Sometimes we use probabilities to express our confidence in a sentence: "It's only 15% likely that I will bowl a perfect game tonight." This is a use of probability as degree of belief, a measure of how strongly someone believes something.

Probabilities are numbers between 0 and 1; this reflects the fact that belief is not a "yes/no" deal, it admits of degrees. I believe both that I am going to bowl a perfect game tonight, and that I am presently alive, but I believe the second sentence much more strongly than the first. It would get a higher degree of belief.

Unlike the other interpretations mentioned here, degrees of belief are subjective - they are different for different people - rather than objective - the same for everyone. I may only think I have a 15% chance of bowling a perfect game, but a friend of mine who hasn't seen my recent slump may think I have a 70% chance. Degrees of belief depend upon the information that you know, and thus will be different for different people.

There are two important questions raised by this understanding of probability: How do we assign numbers to beliefs? And why should this assignment follow the probability calculus? The first question is answered by looking at a person's betting behavior, and the second is answered by the Dutch Book arguments.

## Objective Chance

Objective Chance is one of the more subtle interpretations of probability. Thinking of probability in terms of objective chance means thinking about the actual, physical features of the world that determine that probability.

Let's look at an example. When flipping a coin there is a certain probability that the coin will come up "heads." This probability is determined by the physical makeup of the coin and other physical factors: Is the coin heavier on one side than another? How was it flipped? What medium is it travelling to? What is the physical makeup of the surface it lands on? And so on.
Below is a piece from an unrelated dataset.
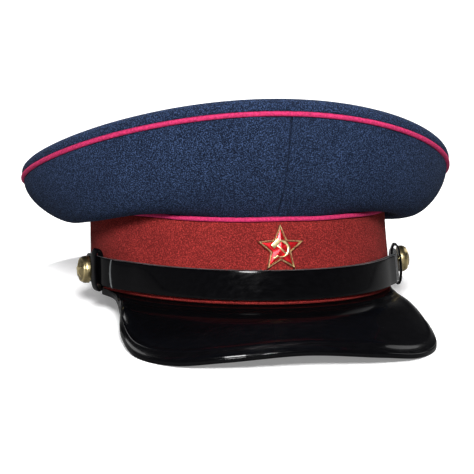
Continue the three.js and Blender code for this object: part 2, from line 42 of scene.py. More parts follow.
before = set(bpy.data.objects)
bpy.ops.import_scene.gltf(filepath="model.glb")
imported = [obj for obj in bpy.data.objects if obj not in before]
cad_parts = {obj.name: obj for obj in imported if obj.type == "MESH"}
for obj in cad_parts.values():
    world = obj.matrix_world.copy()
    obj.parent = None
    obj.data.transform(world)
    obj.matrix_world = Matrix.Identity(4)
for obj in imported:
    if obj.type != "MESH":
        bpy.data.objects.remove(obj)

These are the real features of the world that determine the objective chance that the coin comes up heads.

For this reason, chance is sometimes thought of as a physical concept like "force" or "gravity." These physical concepts determine how our world works, and while we cannot see them directly in action, we can see their effects. It's the same thing with objective chance: the features of an event (the physical makeup of the coin, for example) determine how the coin behaves, and we learn about ojective chance by looking at the resulting behavior of the coin.

Because of this, there is an important connection between objective chance and relative frequency: The objective chance of an event determines the relative frequencies we observe: the physical makeup of the coin (and how its flipped and what it lands on etc...) determines how many "heads" we observe in our sequence of trials, and hence chance determines relative frequency.

Another interesting connection between relative frequency, objective chance, and degrees of belief is this: if you are coherent, and if the trials of an experiment are independent of each other, then as the number of trials increases, your degree of belief that the observed relative frequency approximates the true objective chance approaches 1. That is, the more trials you perform, your confidence that the results you obtain actually are the objective chances behind the trials increases towards complete certainty.